Pour accompagner ces effets de kaléidoscope et de cinéma Technicolor des débuts, Raphaël Pichon déploie sans demi-mesure cette énergie communicative à ses chanteurs et ses instrumentistes, et apporte ce soin musical millimétré à chaque intervention, des frémissements du Nisi Dominus aux réponses extatiques des trois ténors dans le Duo seraphim.
Chaque syllabe de texte est découpée avec attention, chaque phrase est portée avec exigence et précision, chaque nappe chorale superposée sur les précédentes avec délicatesse et mesure…
Du vrai travail d’orfèvre, notamment grâce à ses continuistes (Angélique Mauillon et Pernelle Marzorati à la harpe, Sergio Bucheli et Thibaut Roussel aux théorbes, Pierre Gallon et Ronan Khalil à l’orgue et au clavecin) qui produisent inlassablement un tapis incisif, moelleux et d’une densité dramatique peu commune pour accompagner les chanteurs.
Ses deux violonistes (Sophie Gent et Louis Creac’h) rivalisent eux-aussi de créativité et de virtuosité pour créer des dialogues instrumentaux pétillants.
Le plateau vocal n’est pas en reste. Les choristes de Pygmalion font une nouvelle fois une démonstration implacable de leur musicalité et de leur savoir-faire. Pupitres parfaitement homogènes, attention portée à l’unité de toutes les voyelles et à l’exactitude de la moindre consonne finale, rigueur des phrasés et de l’équilibre, écoute mutuelle et justesse irréprochable (notamment lors des longs passages a cappella repris par l’effectif instrumental sans que le moindre coma de hauteur n’ait été altéré)… Bref du grand art choral.
Les solistes quant à eux font preuve, non pas d’un échantillonnage égotique de successions de soli, mais bien d’interventions musicales parfaitement tuilées avec le son du chœur, ou bien toujours au service d’un instant spirituel bien conçu, ressenti et restitué.
Renaud Brès signe des phrases majestueuses et condensées avec une simplicité toujours éloquente, Nicolas Brooymans étale le cuivre de ses graves avec une grande maîtrise de la projection, et Étienne Bazola délivre des soli efficaces et sensibles, avec un médium rond et des aigus solides, le grave manquant un peu d’assise.

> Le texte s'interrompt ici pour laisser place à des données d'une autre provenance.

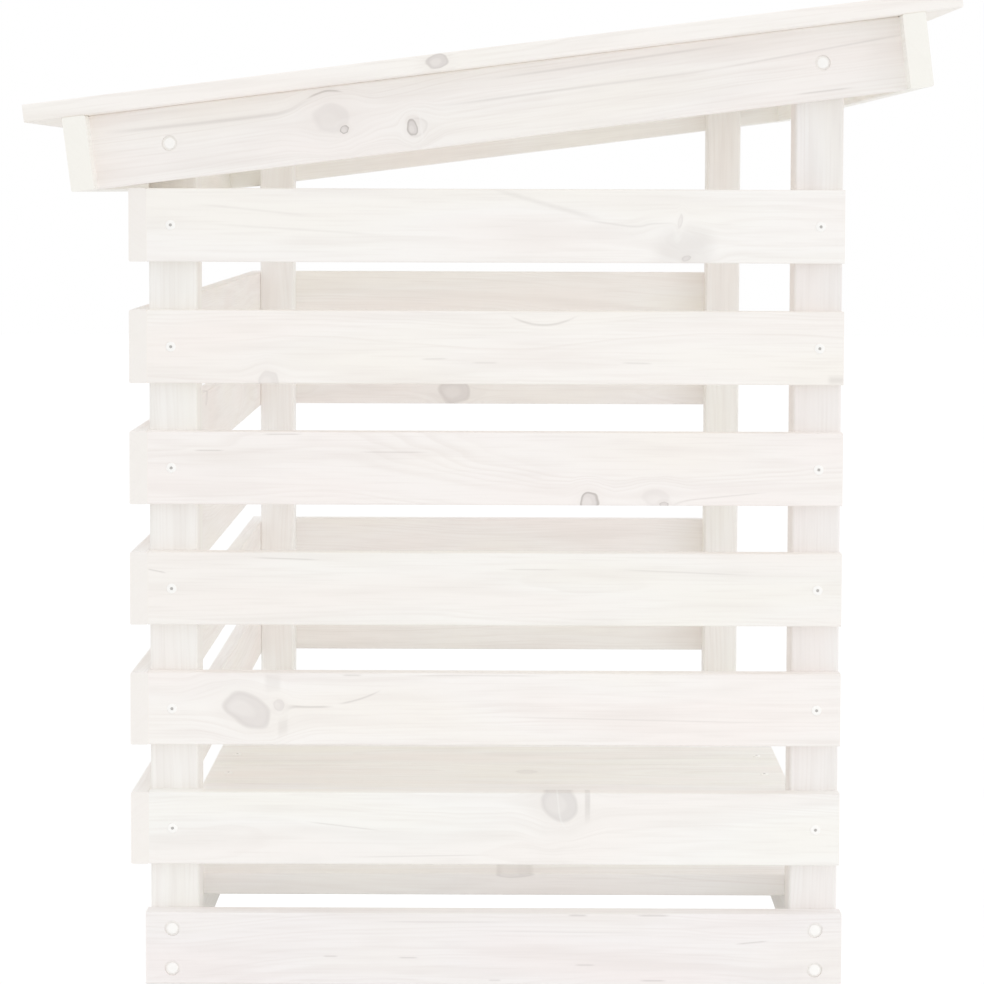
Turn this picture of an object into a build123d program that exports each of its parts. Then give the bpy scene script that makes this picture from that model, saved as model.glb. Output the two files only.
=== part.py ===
from build123d import *
import math
import os

# Log store: an open-fronted frame of planed boards with slatted sides and back,
# a boarded floor and a boarded roof that slopes down to the back.
# The origin is on the ground under the middle of the roof.
# X runs along the store, the open front faces -Y, and Z is up. Millimetres.

# Roof
roof_board_thickness = 14
roof_board_count = 12
roof_board_joint = 0.6
roof_pitch = 7.17
roof_front_height = 776
roof_front_overhang = 87
roof_back_overhang = 91.25
roof_side_overhang = 25
fascia_inset = 29.5

# Frame of four posts
frame_length = 1002
frame_depth = 550
post_size = 38

# Rails and fascias, all from one stock
rail_height = 58
rail_thickness = 18
base_rail_end = 2

# Slats
slat_height = 58
slat_thickness = 14
slat_count = 6
top_slat_clearance = 1.65

# Floor
floor_board_count = 11
floor_board_thickness = 18

# Eased edges and the pockets that the bolt heads sit in
board_edge_radius = 1.5
post_edge_radius = 2
bolt_pocket_diameter = 12
bolt_pocket_depth = 6
bolt_edge_distance = 13

# Worked out from the sizes above
slope = math.tan(math.radians(roof_pitch))
slope_cos = math.cos(math.radians(roof_pitch))
slope_sin = math.sin(math.radians(roof_pitch))
roof_board_run = (frame_depth + roof_front_overhang + roof_back_overhang) / slope_cos
roof_length = frame_length + 2 * (slat_thickness + roof_side_overhang)
roof_depth = roof_board_run * slope_cos + roof_board_thickness * slope_sin
roof_front = -roof_depth / 2
frame_front = roof_front + roof_front_overhang
frame_back = frame_front + frame_depth
frame_middle = (frame_front + frame_back) / 2
frame_side = frame_length / 2
bay_side = frame_side - post_size
back_slat_face = frame_back + slat_thickness
post_centres_y = {"front": frame_front + post_size / 2, "back": frame_back - post_size / 2}
sides = {"left": -1, "right": 1}

# The roof plane lies under the roof boards. Its own x runs along the store and
# its own y runs down the slope from the front edge.
roof_plane = Plane(
    origin=(0, roof_front, roof_front_height),
    x_dir=(1, 0, 0),
    z_dir=(0, slope_sin, slope_cos),
)


def underside_height(y):
    """Height of the roof boards' underside above the ground at depth y."""
    return roof_front_height - slope * (y - roof_front)


def save(part, name):
    """Label a finished piece and write it to its own file."""
    part.label = name
    export_step(part, f"parts/{name}.step")


os.makedirs("parts", exist_ok=True)

# The slats and the gaps below them share the height between the base rails and
# the roof rails' lowest ends
slat_zone_top = underside_height(back_slat_face) - rail_height / slope_cos - top_slat_clearance
slat_pitch = (slat_zone_top - rail_height) / slat_count
slat_middles = [rail_height + (level + 1) * slat_pitch - slat_height / 2 for level in range(slat_count)]

# Corner posts, cut to the slope under the roof boards
for end, post_y in post_centres_y.items():
    for side, sign in sides.items():
        with BuildPart() as post:
            with BuildSketch(Plane.YZ.offset(sign * frame_side)):
                with BuildLine():
                    Polyline(
                        (post_y - post_size / 2, 0),
                        (post_y + post_size / 2, 0),
                        (post_y + post_size / 2, underside_height(post_y + post_size / 2)),
                        (post_y - post_size / 2, underside_height(post_y - post_size / 2)),
                        close=True,
                    )
                make_face()
            extrude(amount=-sign * post_size)
            fillet(post.edges().filter_by(Axis.Z), post_edge_radius)
        save(post.part, f"post_{end}_{side}")

# Side slats, from the posts' front faces to their back faces
for number, slat_middle in enumerate(slat_middles, start=1):
    for side, sign in sides.items():
        with BuildPart() as slat:
            with BuildSketch(Plane.YZ.offset(sign * frame_side)):
                with Locations((frame_middle, slat_middle)):
                    Rectangle(frame_depth, slat_height)
            extrude(amount=sign * slat_thickness)
            fillet(slat.edges().filter_by(Axis.Y), board_edge_radius)
        save(slat.part, f"side_slat_{side}_{number}")

# Back slats, on the back posts and over the ends of the side slats
back_slat_length = frame_length + 2 * slat_thickness
for number, slat_middle in enumerate(slat_middles, start=1):
    with BuildPart() as slat:
        with BuildSketch(Plane.XZ.offset(-frame_back)):
            with Locations((0, slat_middle)):
                Rectangle(back_slat_length, slat_height)
        extrude(amount=-slat_thickness)
        fillet(slat.edges().filter_by(Axis.X), board_edge_radius)
    save(slat.part, f"back_slat_{number}")

# Base rails at the sides, with two bolt pockets over each post
base_rail_length = frame_depth + 2 * base_rail_end
bolt_heights = (bolt_edge_distance, rail_height - bolt_edge_distance)
for side, sign in sides.items():
    outer_face = Plane.YZ.offset(sign * (frame_side + rail_thickness))
    with BuildPart() as rail:
        with BuildSketch(Plane.YZ.offset(sign * frame_side)):
            with Locations((frame_middle, rail_height / 2)):
                Rectangle(base_rail_length, rail_height)
        extrude(amount=sign * rail_thickness)
        fillet(rail.edges().filter_by(Axis.Y), board_edge_radius)
        with BuildSketch(outer_face):
            with Locations([(y, z) for y in post_centres_y.values() for z in bolt_heights]):
                Circle(bolt_pocket_diameter / 2)
        extrude(amount=-sign * bolt_pocket_depth, mode=Mode.SUBTRACT)
    save(rail.part, f"base_rail_{side}")

# Base rails between the posts at the front and back, which carry the floor
for end, post_y in post_centres_y.items():
    with BuildPart() as rail:
        with BuildSketch(Plane.YZ.offset(-bay_side)):
            with Locations((post_y, rail_height / 2)):
                Rectangle(rail_thickness, rail_height)
        extrude(amount=2 * bay_side)
        fillet(rail.edges().filter_by(Axis.X), board_edge_radius)
    save(rail.part, f"base_rail_{end}")

# Floor boards, side by side from front to back between the posts
floor_board_width = 2 * bay_side / floor_board_count
for number in range(floor_board_count):
    board_x = -bay_side + (number + 0.5) * floor_board_width
    with BuildPart() as board:
        with BuildSketch(Plane.XZ.offset(-frame_front)):
            with Locations((board_x, rail_height + floor_board_thickness / 2)):
                Rectangle(floor_board_width, floor_board_thickness)
        extrude(amount=-frame_depth)
        fillet(board.edges().filter_by(Axis.Y), board_edge_radius)
    save(board.part, f"floor_board_{number + 1:02d}")

# Roof boards, side by side down the slope
roof_board_width = (roof_length + roof_board_joint) / roof_board_count - roof_board_joint
roof_board_pitch = roof_board_width + roof_board_joint
with BuildPart() as roof_boards:
    with BuildSketch(roof_plane):
        with Locations((0, roof_board_run / 2)):
            with GridLocations(roof_board_pitch, 0, roof_board_count, 1):
                Rectangle(roof_board_width, roof_board_run)
    extrude(amount=roof_board_thickness)
    board_edges = roof_boards.edges().filter_by(Axis(origin=(0, 0, 0), direction=roof_plane.y_dir))
    fillet(board_edges, board_edge_radius)
save(roof_boards.part, "roof_boards")

# Fascias under the roof boards, set in from their front and back ends
fascia_starts = {
    "front": fascia_inset,
    "back": roof_board_run - fascia_inset - rail_thickness,
}
for end, start in fascia_starts.items():
    with BuildPart() as fascia:
        with BuildSketch(roof_plane):
            with Locations((0, start + rail_thickness / 2)):
                Rectangle(roof_length, rail_thickness)
        extrude(amount=-rail_height)
        fillet(fascia.edges().filter_by(Axis.X), board_edge_radius)
    save(fascia.part, f"fascia_{end}")

# Roof rails on the posts, between the fascias and under the roof boards
roof_rail_start = fascia_inset + rail_thickness
roof_rail_run = roof_board_run - 2 * roof_rail_start
for side, sign in sides.items():
    rail_side = sign * (frame_side + rail_thickness / 2)
    outer_face = Plane.YZ.offset(sign * (frame_side + rail_thickness))
    with BuildPart() as rail:
        with BuildSketch(roof_plane):
            with Locations((rail_side, roof_board_run / 2)):
                Rectangle(rail_thickness, roof_rail_run)
        extrude(amount=-rail_height)
        rail_edges = rail.edges().filter_by(Axis(origin=(0, 0, 0), direction=roof_plane.y_dir))
        fillet(rail_edges, board_edge_radius)
        with BuildSketch(outer_face):
            for post_y in post_centres_y.values():
                with Locations((post_y, underside_height(post_y) - rail_height / 2 / slope_cos)):
                    Circle(bolt_pocket_diameter / 2)
        extrude(amount=-sign * bolt_pocket_depth, mode=Mode.SUBTRACT)
    save(rail.part, f"roof_rail_{side}")
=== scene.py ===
# %% [markdown]
# # A slatted log store in white-stained pine
#
# The log store is a small open frame of planed softwood boards, painted over with a thin
# white stain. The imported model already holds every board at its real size, so this lesson
# adds what that model leaves plain: the grain, knots and stain of each board, the screws
# and bolts that hold the boards, and a white studio to show it in.

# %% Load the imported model
import math
import random

import bmesh
import bpy
from mathutils import Matrix, Quaternion, Vector


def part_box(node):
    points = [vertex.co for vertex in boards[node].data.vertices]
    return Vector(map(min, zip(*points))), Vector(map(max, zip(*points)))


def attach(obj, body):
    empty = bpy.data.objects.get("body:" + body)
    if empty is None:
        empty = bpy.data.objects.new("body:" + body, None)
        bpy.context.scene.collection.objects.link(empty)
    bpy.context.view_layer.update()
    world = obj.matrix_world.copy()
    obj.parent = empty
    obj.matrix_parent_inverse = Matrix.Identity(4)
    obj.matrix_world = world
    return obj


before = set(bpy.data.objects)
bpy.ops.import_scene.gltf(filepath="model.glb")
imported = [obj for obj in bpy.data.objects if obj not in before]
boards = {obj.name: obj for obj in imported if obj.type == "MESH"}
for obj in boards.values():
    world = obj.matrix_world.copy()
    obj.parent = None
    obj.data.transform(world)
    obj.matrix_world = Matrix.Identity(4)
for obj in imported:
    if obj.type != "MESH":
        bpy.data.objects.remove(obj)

scene = bpy.context.scene
scene.view_settings.view_transform = "Standard"
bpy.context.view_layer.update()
print("boards in the model:", len(boards))

# %% [markdown]
# ## Two small helpers
#
# Colours are easiest to pick as hex values off a screen, but shaders work in linear light,
# so one function converts them. Every node tree below is built with the second function,
# which adds one node, gives it its settings, and links or fills its inputs.

# %% Helpers
MM = 0.001


def linear(hex_colour):
    """An sRGB hex colour as the linear red, green, blue and alpha that shaders use."""
    shares = [int(hex_colour[i:i + 2], 16) / 255 for i in (1, 3, 5)]
    return tuple(s / 12.92 if s <= 0.04045 else ((s + 0.055) / 1.055) ** 2.4
                 for s in shares) + (1,)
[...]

Antonin Rondepierre prête sa voix suave et au focus très dessiné au troisième des séraphins louant la Sainte Trinité, tandis que Robin Tritschler assume avec sérénité et délicatesse ses vocalises périlleuses, grâce à un timbre plus léger et plus fin.
La star de la soirée reste cependant Zachary Wilder, qui multiplie les interventions aux quatre coins de la salle et à tous les balcons, déroulant des phrases infinies d’un souffle robuste, une projection insolente et ponctuant chaque intervention par un chapelet d’aigus parfaitement canalisés et dorés, jusque dans les déclamations les plus charnues.
Céline Scheen propose une vraie scène de théâtre ou d’opéra à chaque intervention de sa couleur chaude dotée d’aigus corsés, secondée par la ligne délicieuse et affirmée de Perrine Devillers qui cherche toujours à fondre son timbre dans celui de sa partenaire avec une grande intelligence musicale, ou bien à offrir des moments de grâce dans ses (trop rares) soli.
Cet immense fleuve argenté de pièces solidement architecturées et magnifiées emporte le public de la Philharmonie qui acclame l’ensemble, les solistes et leur chef pendant d’innombrables rappels enthousiastes.